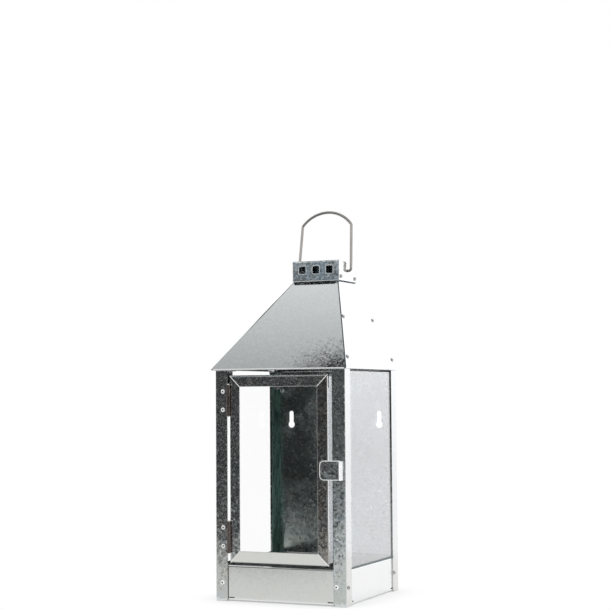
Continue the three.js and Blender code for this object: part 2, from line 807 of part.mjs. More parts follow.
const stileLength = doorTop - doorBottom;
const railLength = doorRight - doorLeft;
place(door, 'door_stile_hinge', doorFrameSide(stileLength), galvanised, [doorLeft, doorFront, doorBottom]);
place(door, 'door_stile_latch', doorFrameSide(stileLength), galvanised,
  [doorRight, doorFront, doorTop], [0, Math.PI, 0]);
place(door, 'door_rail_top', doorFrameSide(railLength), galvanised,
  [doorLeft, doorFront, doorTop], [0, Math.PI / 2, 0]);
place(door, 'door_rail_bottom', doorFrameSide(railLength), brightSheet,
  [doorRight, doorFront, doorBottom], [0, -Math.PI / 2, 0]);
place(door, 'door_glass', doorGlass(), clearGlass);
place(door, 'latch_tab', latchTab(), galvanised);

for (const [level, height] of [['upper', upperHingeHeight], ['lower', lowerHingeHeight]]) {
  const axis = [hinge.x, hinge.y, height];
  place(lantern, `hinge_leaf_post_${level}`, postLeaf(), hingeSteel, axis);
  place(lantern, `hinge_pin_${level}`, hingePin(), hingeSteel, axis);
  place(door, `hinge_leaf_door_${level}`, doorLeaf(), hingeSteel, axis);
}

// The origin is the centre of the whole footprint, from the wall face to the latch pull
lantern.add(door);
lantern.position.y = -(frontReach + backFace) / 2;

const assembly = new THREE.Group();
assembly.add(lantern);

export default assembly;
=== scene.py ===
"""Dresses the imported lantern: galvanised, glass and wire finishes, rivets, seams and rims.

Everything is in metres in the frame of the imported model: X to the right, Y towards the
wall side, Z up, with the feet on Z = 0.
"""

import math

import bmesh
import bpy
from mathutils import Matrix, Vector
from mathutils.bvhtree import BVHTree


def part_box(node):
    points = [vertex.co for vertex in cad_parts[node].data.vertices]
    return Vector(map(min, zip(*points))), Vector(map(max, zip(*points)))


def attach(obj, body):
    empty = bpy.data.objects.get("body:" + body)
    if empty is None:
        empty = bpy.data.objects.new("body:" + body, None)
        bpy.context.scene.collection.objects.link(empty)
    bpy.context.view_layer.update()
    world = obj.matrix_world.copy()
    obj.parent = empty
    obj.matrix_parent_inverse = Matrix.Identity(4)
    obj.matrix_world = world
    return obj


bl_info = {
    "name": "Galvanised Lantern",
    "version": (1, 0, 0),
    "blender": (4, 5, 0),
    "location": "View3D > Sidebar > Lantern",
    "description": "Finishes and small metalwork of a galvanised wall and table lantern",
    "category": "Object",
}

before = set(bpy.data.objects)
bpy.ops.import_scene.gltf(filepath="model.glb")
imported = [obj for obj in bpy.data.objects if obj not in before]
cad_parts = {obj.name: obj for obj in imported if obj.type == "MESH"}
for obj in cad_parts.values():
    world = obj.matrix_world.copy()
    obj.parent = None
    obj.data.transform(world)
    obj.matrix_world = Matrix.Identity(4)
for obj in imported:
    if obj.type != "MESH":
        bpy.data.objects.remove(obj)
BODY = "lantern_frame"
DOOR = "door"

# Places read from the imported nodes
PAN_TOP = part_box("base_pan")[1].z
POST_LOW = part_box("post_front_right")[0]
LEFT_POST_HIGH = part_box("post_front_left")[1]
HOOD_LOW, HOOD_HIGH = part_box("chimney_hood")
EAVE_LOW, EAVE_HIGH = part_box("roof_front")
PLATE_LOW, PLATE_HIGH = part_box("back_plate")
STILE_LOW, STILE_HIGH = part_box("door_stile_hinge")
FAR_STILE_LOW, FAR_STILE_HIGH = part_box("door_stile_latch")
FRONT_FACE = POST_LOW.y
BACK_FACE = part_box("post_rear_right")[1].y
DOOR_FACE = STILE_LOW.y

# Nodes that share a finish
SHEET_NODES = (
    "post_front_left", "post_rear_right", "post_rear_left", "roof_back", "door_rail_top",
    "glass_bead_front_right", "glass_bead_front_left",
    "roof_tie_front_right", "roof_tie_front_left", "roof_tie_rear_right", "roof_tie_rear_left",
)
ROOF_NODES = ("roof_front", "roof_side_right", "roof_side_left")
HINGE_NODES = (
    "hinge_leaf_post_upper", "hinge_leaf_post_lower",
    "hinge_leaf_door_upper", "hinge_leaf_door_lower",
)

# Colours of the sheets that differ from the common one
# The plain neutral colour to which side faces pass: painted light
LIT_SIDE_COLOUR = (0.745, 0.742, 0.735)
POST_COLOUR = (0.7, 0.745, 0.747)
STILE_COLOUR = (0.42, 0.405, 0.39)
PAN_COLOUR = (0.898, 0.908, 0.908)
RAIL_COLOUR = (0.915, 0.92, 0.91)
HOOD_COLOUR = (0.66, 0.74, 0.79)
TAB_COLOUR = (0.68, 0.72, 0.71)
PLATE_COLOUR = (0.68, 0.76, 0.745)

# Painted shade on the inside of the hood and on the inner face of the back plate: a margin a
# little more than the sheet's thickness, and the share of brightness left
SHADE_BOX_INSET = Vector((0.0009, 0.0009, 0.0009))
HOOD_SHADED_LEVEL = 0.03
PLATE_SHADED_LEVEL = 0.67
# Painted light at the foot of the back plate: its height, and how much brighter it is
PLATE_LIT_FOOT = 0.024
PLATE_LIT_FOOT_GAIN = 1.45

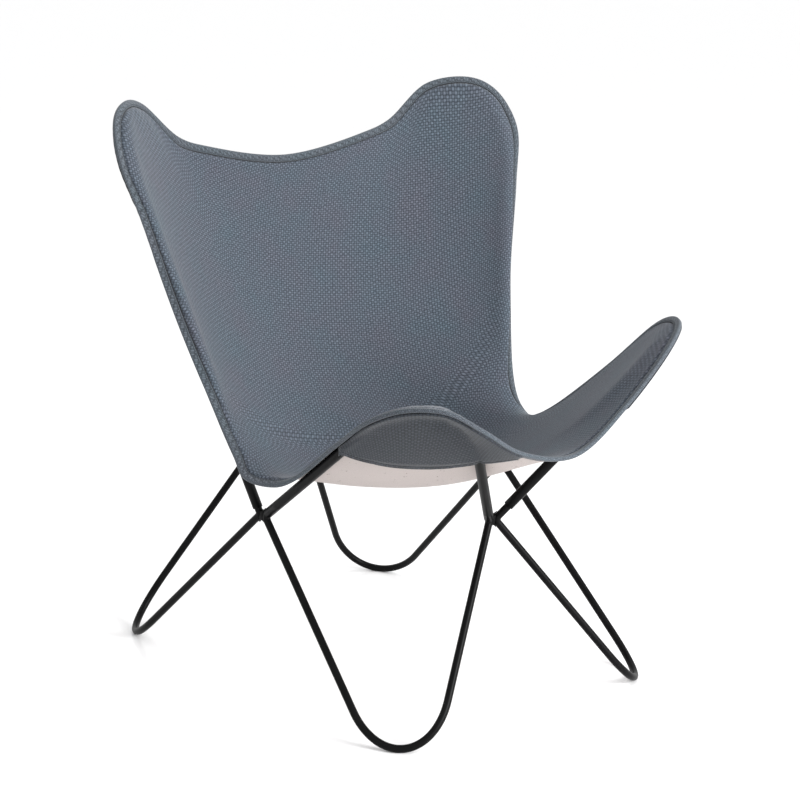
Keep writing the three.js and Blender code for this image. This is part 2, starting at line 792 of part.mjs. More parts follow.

========================

=== Set exercise ===
How many lines in these records hold the string "points"? Reply with the number alone.

=== Full output ===
2